Noutros, vítimas das mais horríveis crueldades, a prisão deixou marcas indeléveis e encurtou o percurso de uma vida lesada pela mais degradante e repulsiva violência.
Outros ainda, os que restam de tão vergonhosa tragédia, continuam juntos de nós, testemunhas dolorosas de uma época que a marcha implacável do tempo como que nos leva a esquecer e banalizar.
A todos eles nos cumpre o dever de homenagear e resgatar a memória, pela grandeza do seu gesto e pela forma generosa como se empenharam para reforçar em nós o sentimento colectivo de nação, que o seu sacrifício tanto contribuiu para cimentar.

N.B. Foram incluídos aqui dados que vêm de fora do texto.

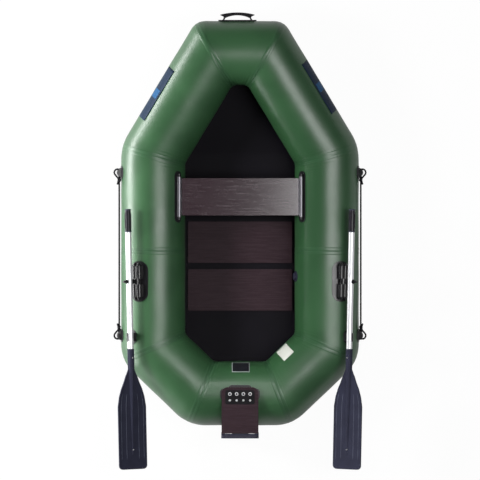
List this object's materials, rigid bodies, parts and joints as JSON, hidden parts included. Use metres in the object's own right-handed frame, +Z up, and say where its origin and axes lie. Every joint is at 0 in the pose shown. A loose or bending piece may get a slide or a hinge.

Por eles, pelo sacrifício que consentiram para que esse sentimento se revelasse de forma tão dinâmica e congregadora, construamos um país solidário e fraterno, centrado nas suas raízes, mas aberto ao contributo de outros povos e civilizações. Um país soberano, democrático e preocupado com o desenvolvimento humano, que se reveja na sua memória colectiva e entenda a história como a interpenetração dinâmica do passado, do presente e do futuro. Um país constituído por um povo que deve manter-se firme nas suas convicções, que delas não abdique por dinheiro ou benesses afins, digno da grandeza e da dignidade de que eles, em circunstâncias tão difíceis, foram capazes de demonstrar.

Façamo-lo assim, de modo a comungarmos com Francisco José Tenreiro e com ele dizer ao mundo: ” Os teus filhos não morreram, Mãe, Eu oiço um rio de almas reluzentes cantando: nós não nascemos num dia sem sol ”.